The Big Adventure-Daily Routines, Planning for Respite
We knew we needed a break from time to time, but we could not leave Dad and Mom by themselves for any length of time. When Mom died, we couldn't leave Dad alone at all. We were very picky about who should stay with Him. It had to be someone who really loved Dad and who was a true caregiver. We could not relax and enjoy ourselves if we were wondering how things were going.

For a while, one of our daughters (Stephanie) was living with us and was a great help in this regard. She was a trained and experienced nurse's aide. One day my friend, Greg, gave us a gift certificate for a niArnaldo, Claudia and Julia Oliveiraght at our favorite hotel. Since it was a weekend and my daughter didn’t have to work, she was thrilled to stay with my folks. So we stayed for two nights.

After Mom died, taking breaks from Dad were more of a challenge. Our daughter was no longer living with us, though she was still in town and continued to help us on weekends from time to time. There was a young couple named Arnaldo and Claudia that we had met at church. They became part of our ukulele band so they got to know my parents in that context. One day, Claudia came to us and said, "I've been planning to do volunteer work at a rest home. But then I thought, why not do something for someone I know?" So she made it her mission to give us an afternoon off each week. Once a month, she gave us a whole day off. Just what the doctor ordered.

Claudia was the perfect caregiver for Dad. She played dominoes with him and gave him snacks. She was loving, but fully in control. We felt completely confident when we left her with him. And Arnaldo was a trouper. He was home with their young daughter, Julia, so Claudia could concentrate fully on Dad.
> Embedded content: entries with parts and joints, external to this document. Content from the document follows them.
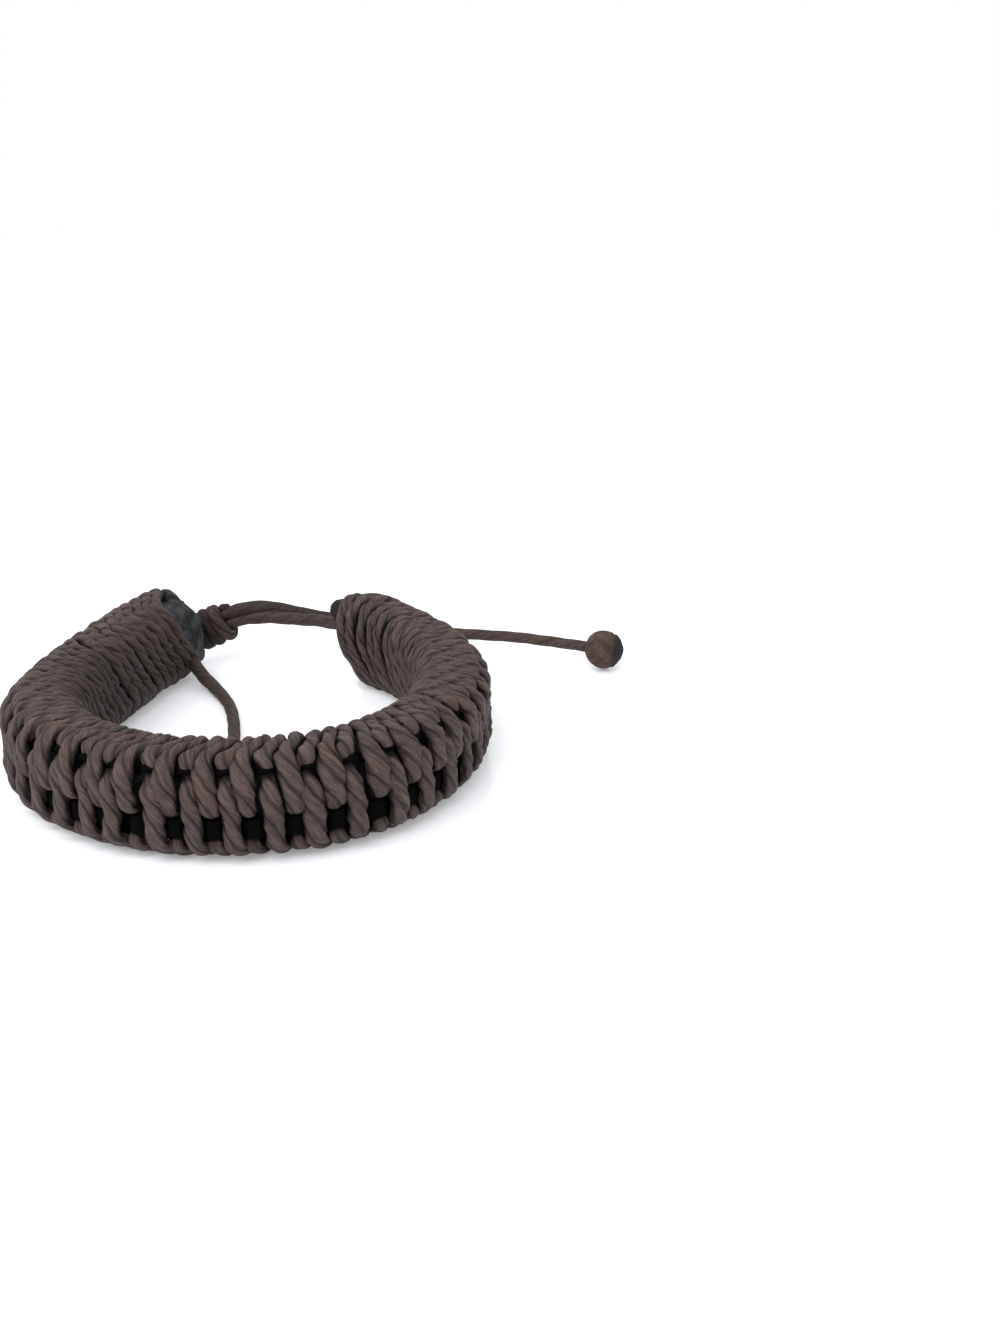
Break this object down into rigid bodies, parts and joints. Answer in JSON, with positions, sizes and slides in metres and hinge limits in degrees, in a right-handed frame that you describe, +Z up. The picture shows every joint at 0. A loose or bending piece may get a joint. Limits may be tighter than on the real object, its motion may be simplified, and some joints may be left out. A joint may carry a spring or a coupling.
{
  "type": "bracelet",
  "caption": "Thick open band of waxed cord wound over a black core and woven across dark laces, closed by cords in a sliding knot with ball-knotted tails.",
  "frame": {"origin": "centre of the band's bounding box at its base, on the surface that it lies on", "axes": "+Z up along the axis of the wrist opening, the gap and sliding knot at +Y, the front at -Y, the long tail towards +X"},
  "size_m": [0.1053, 0.0931, 0.016],
  "materials": {
    "wrap_cord": "waxed twisted cord",
    "closing_cord": "waxed twisted cord",
    "ball_knot": "waxed cord, knotted",
    "lace": "matt",
    "core_leather": "matt, fibrous at the cut ends"
  },
  "bodies": {
    "root": {"core": "core_leather", "left_wrap_cord": "wrap_cord", "right_wrap_cord": "wrap_cord", "upper_lace": "lace", "lower_lace": "lace", "sliding_knot": "closing_cord", "closing_cord": "closing_cord", "right_tail": "closing_cord", "left_tail": "closing_cord", "right_ball_knot": "ball_knot", "left_ball_knot": "ball_knot"}
  },
  "joints": []
}
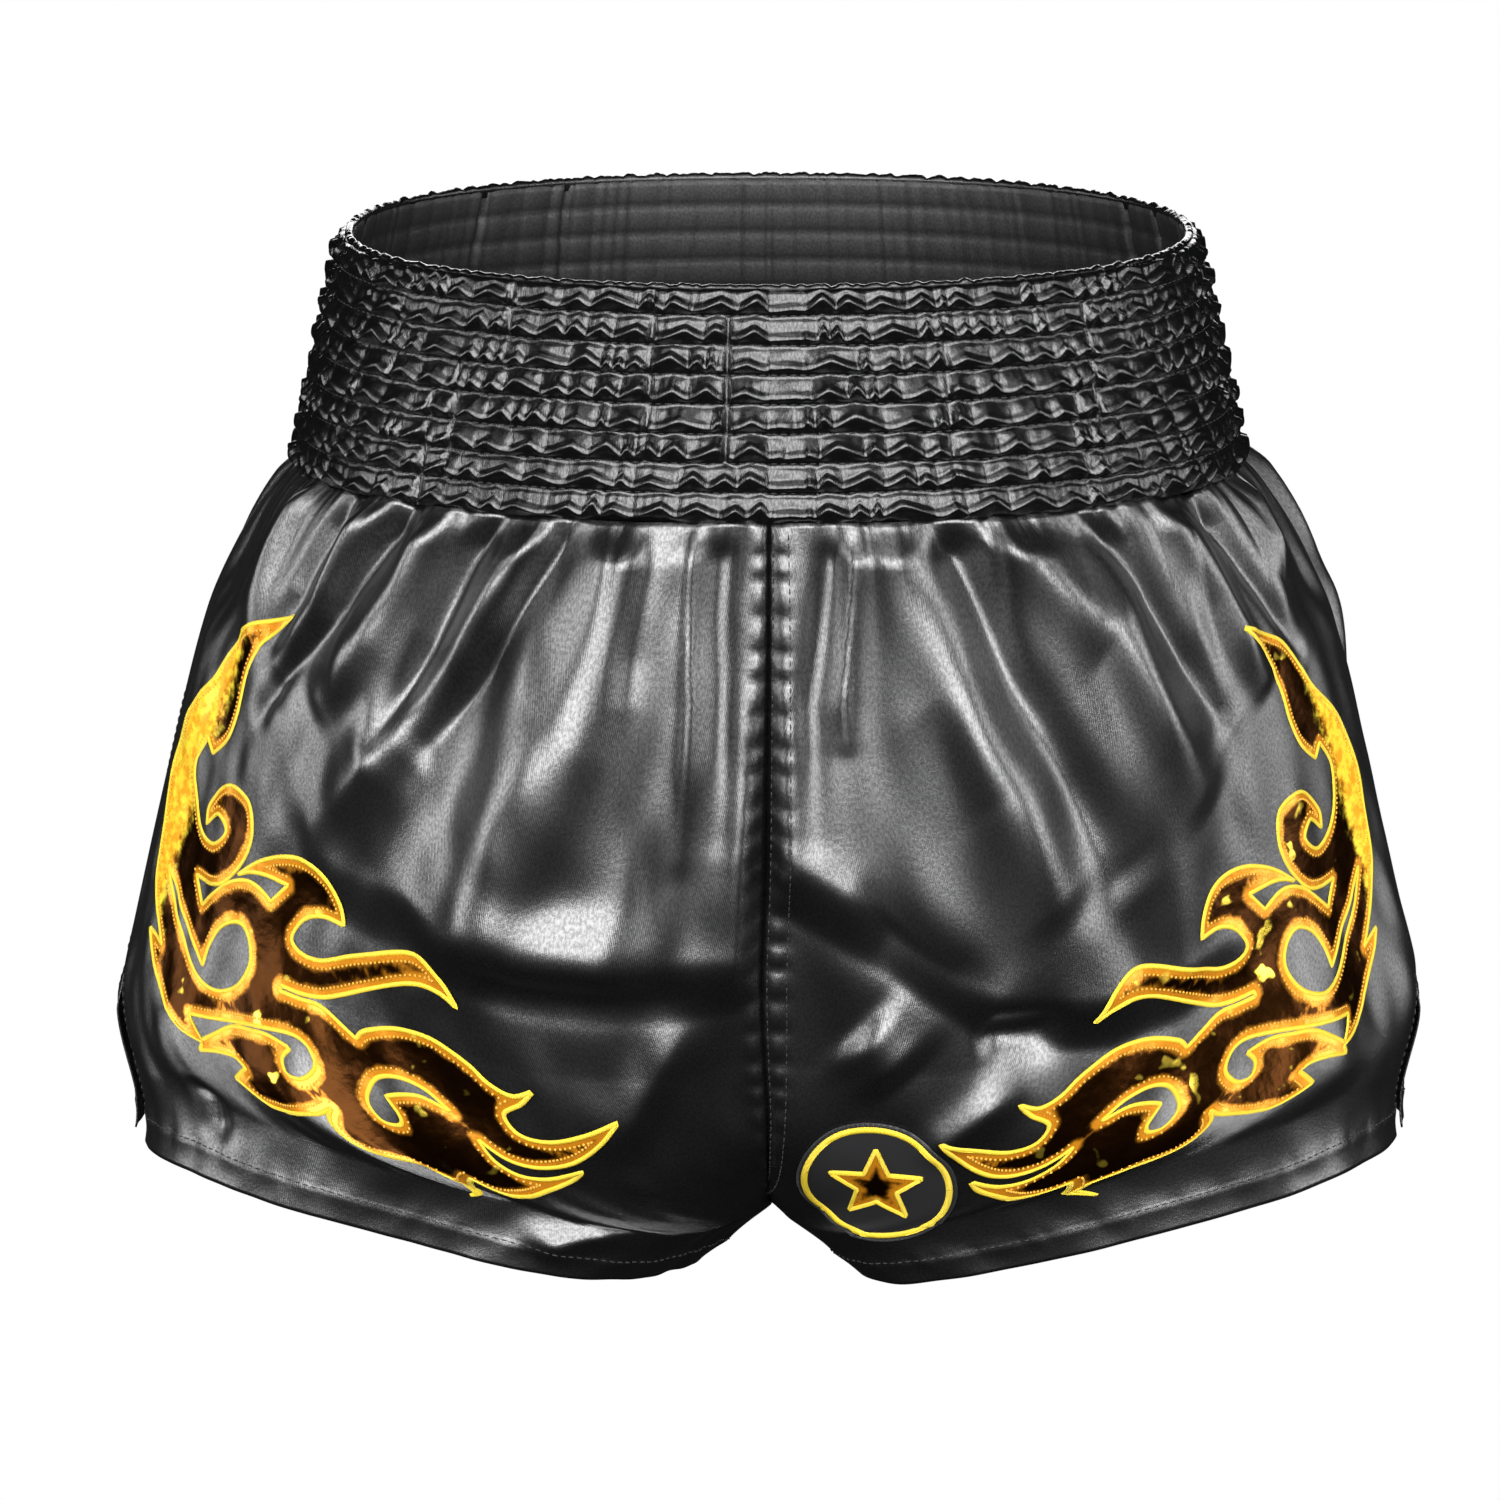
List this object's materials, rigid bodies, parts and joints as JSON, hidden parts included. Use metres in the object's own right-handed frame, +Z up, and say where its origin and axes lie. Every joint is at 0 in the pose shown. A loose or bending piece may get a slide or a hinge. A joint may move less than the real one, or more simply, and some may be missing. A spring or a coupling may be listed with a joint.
{
  "type": "boxing shorts",
  "caption": "Short flared satin boxing shorts with a shirred elastic waistband, notched side vents, gold flame appliques and a round star badge.",
  "frame": {"origin": "on the plane of the lowest hem, under the middle of the shorts' bounding box", "axes": "+Z up through the waist opening, +X to the wearer's left, -Y out of the front"},
  "size_m": [0.475, 0.2468, 0.371],
  "materials": {
    "panel_satin": "glossy black polyester satin, soft broad highlights",
    "waistband_satin": "black satin shirred into fine vertical puckers",
    "elastic": "matte woven elastic",
    "black_thread": "black polyester sewing thread",
    "gold_foil": "mirror-like gold foil bonded to cloth",
    "gold_thread": "bright yellow-gold satin stitch",
    "badge_cloth": "black twill badge ground"
  },
  "bodies": {
    "root": {"waistband_casing": "waistband_satin", "elastic_band_1": "elastic", "elastic_band_2": "elastic", "elastic_band_3": "elastic", "elastic_band_4": "elastic", "elastic_band_5": "elastic", "elastic_band_6": "elastic", "elastic_band_7": "elastic", "elastic_band_8": "elastic", "shirring_thread_1": "black_thread", "shirring_thread_2": "black_thread", "shirring_thread_3": "black_thread", "shirring_thread_4": "black_thread", "shirring_thread_5": "black_thread", "shirring_thread_6": "black_thread", "shirring_thread_7": "black_thread", "front_panel_right": "panel_satin", "front_panel_left": "panel_satin", "back_panel_right": "panel_satin", "back_panel_left": "panel_satin", "flame_applique_right": "gold_foil", "flame_applique_left": "gold_foil", "badge_patch": "badge_cloth", "badge_ring": "gold_thread", "badge_star": "gold_thread", "rise_thread_front_inner": "black_thread", "rise_thread_front_outer": "black_thread", "hem_thread_front_right": "black_thread", "hem_thread_front_left": "black_thread", "vent_thread_front_right": "black_thread", "vent_thread_front_left": "black_thread", "rise_thread_back_inner": "black_thread", "rise_thread_back_outer": "black_thread", "hem_thread_back_right": "black_thread", "hem_thread_back_left": "black_thread", "vent_thread_back_right": "black_thread", "vent_thread_back_left": "black_thread", "side_seam_thread_right": "black_thread", "side_seam_thread_left": "black_thread"}
  },
  "joints": []
}
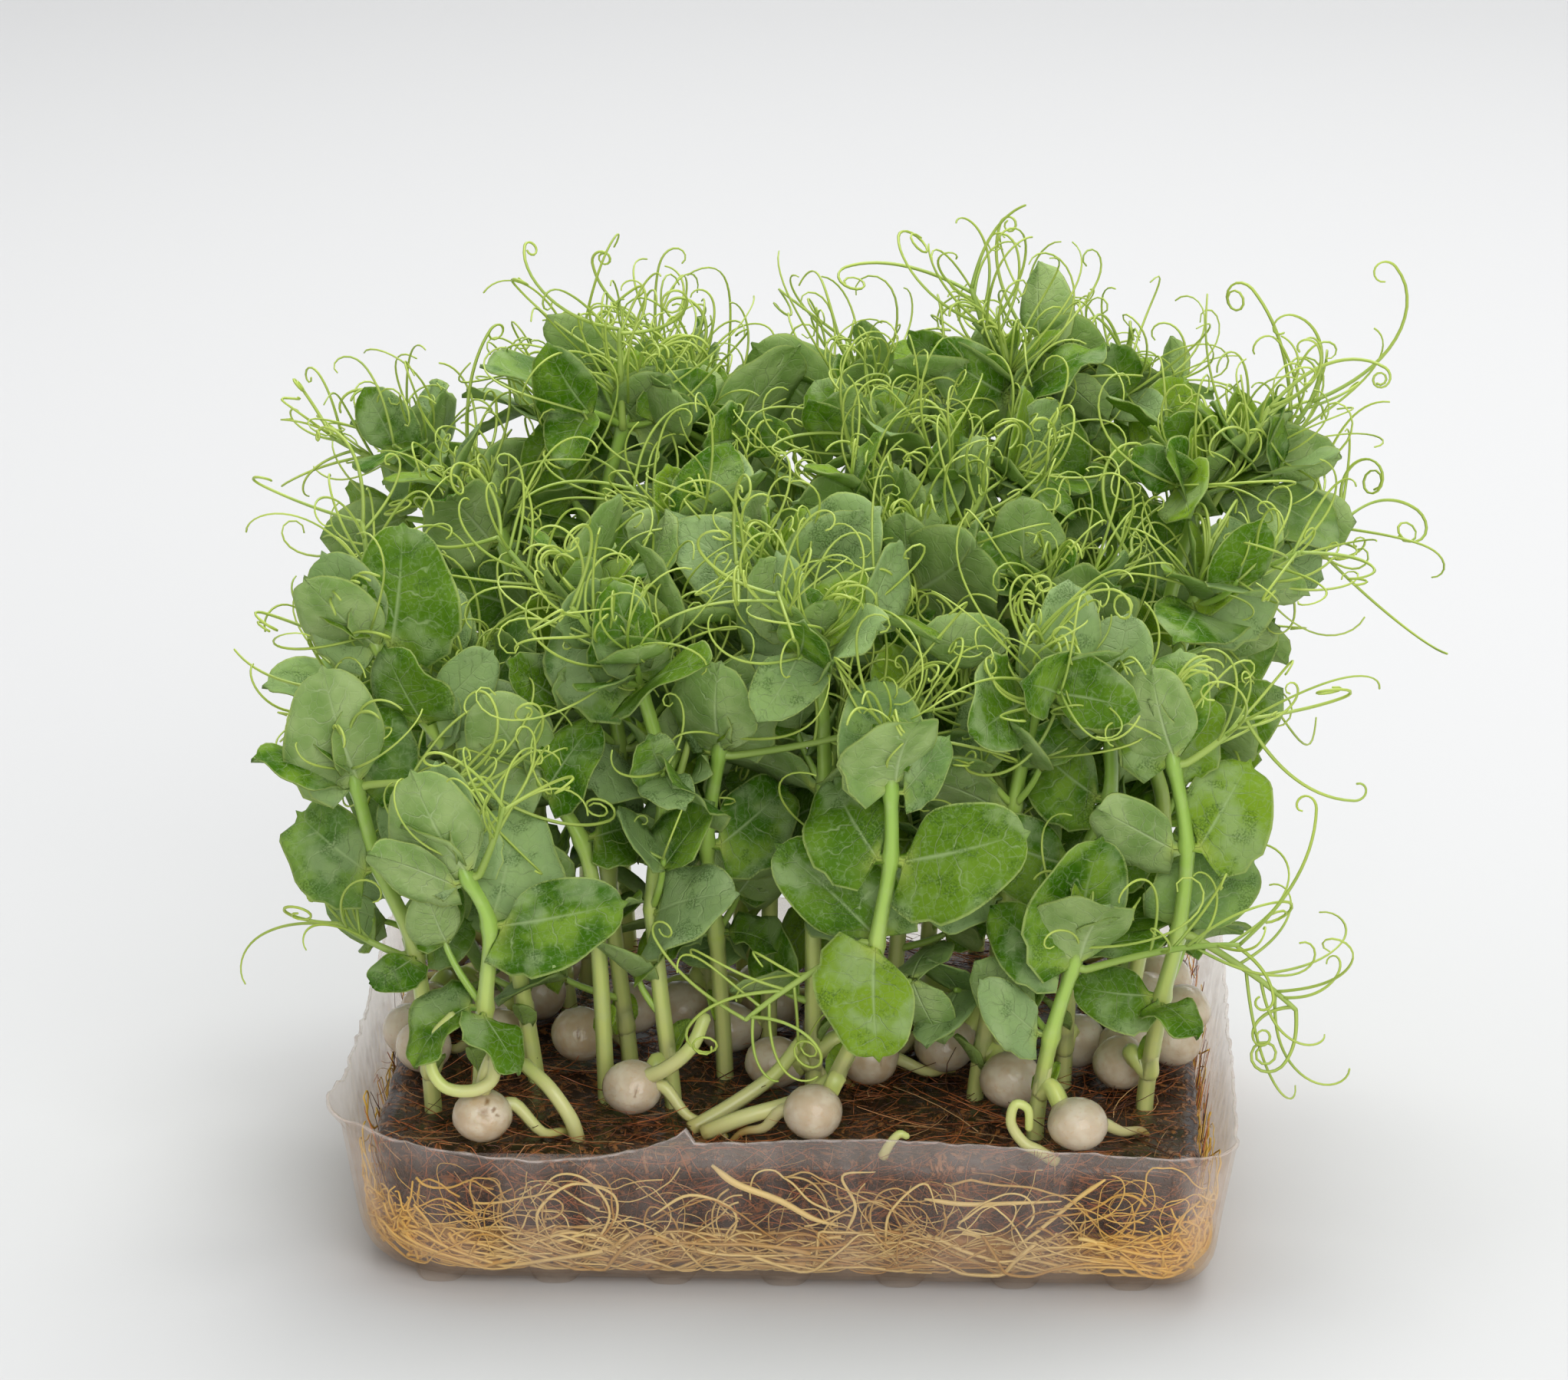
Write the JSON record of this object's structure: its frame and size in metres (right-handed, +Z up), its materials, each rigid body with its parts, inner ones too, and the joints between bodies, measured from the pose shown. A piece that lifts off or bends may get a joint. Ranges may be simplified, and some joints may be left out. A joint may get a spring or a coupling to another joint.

We would leave a set of instructions including our cell phone numbers, where we were going, when we would return, and what to do if Dad complained of chest pains (ginger ale, nitro pills, 911).

At my 40th high school reunion, a classmate told me about a place called
"The Ponds at Punalu'u." They accepted short-term guests so caregivers could have a vacation. My friend used The Ponds to care for her father when she wanted to go on a trip with her mom. Betty and I went to see the facility. We were very impressed. So we scheduled a week with them. However, we never got to follow through because Dad entered the hospital the week we were scheduled to take a vacation. And he died two weeks later.

I also found out that the Veterans Center For Aging was an excellent facility and would accept Dad for respite. They put him high up on the waiting list, since he was 100% disabled, but we never had the opportunity to use their services either.